* **DATASET EXTRACT**:

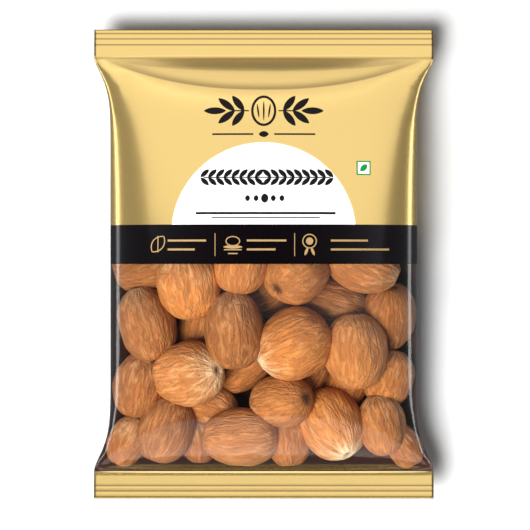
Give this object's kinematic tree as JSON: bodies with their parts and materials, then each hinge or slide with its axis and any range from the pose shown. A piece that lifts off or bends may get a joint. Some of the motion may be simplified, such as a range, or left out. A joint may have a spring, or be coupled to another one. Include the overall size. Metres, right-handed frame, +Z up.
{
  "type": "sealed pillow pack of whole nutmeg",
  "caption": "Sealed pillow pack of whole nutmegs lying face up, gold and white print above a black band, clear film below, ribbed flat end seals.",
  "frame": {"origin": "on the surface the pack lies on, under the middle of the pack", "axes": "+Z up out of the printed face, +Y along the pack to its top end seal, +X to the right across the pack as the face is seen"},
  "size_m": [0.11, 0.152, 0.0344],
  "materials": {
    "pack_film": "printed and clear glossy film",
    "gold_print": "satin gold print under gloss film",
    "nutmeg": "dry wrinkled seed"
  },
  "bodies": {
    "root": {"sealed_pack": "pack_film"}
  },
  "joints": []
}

* * *

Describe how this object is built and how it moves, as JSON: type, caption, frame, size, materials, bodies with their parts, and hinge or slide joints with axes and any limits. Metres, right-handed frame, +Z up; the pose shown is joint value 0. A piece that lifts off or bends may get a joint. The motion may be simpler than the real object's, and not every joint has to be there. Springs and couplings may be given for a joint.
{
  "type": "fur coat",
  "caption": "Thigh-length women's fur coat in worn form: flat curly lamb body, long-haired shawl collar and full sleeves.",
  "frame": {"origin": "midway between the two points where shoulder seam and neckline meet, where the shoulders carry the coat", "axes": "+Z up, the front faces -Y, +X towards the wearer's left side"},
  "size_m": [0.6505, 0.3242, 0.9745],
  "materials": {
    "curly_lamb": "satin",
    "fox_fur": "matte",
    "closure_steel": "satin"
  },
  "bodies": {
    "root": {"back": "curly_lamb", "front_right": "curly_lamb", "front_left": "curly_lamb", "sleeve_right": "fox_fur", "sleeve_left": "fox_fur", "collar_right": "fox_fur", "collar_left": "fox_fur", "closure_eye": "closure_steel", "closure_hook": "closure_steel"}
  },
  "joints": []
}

* **WORK TO BE COMPLETED**: Pull out and copy each line containing the string "this".

* **RESPONSE TO THE TASK**:
Give this object's kinematic tree as JSON: bodies with their parts and materials, then each hinge or slide with its axis and any range from the pose shown. A piece that lifts off or bends may get a joint. Some of the motion may be simplified, such as a range, or left out. A joint may have a spring, or be coupled to another one. Include the overall size. Metres, right-handed frame, +Z up.
Describe how this object is built and how it moves, as JSON: type, caption, frame, size, materials, bodies with their parts, and hinge or slide joints with axes and any limits. Metres, right-handed frame, +Z up; the pose shown is joint value 0. A piece that lifts off or bends may get a joint. The motion may be simpler than the real object's, and not every joint has to be there. Springs and couplings may be given for a joint.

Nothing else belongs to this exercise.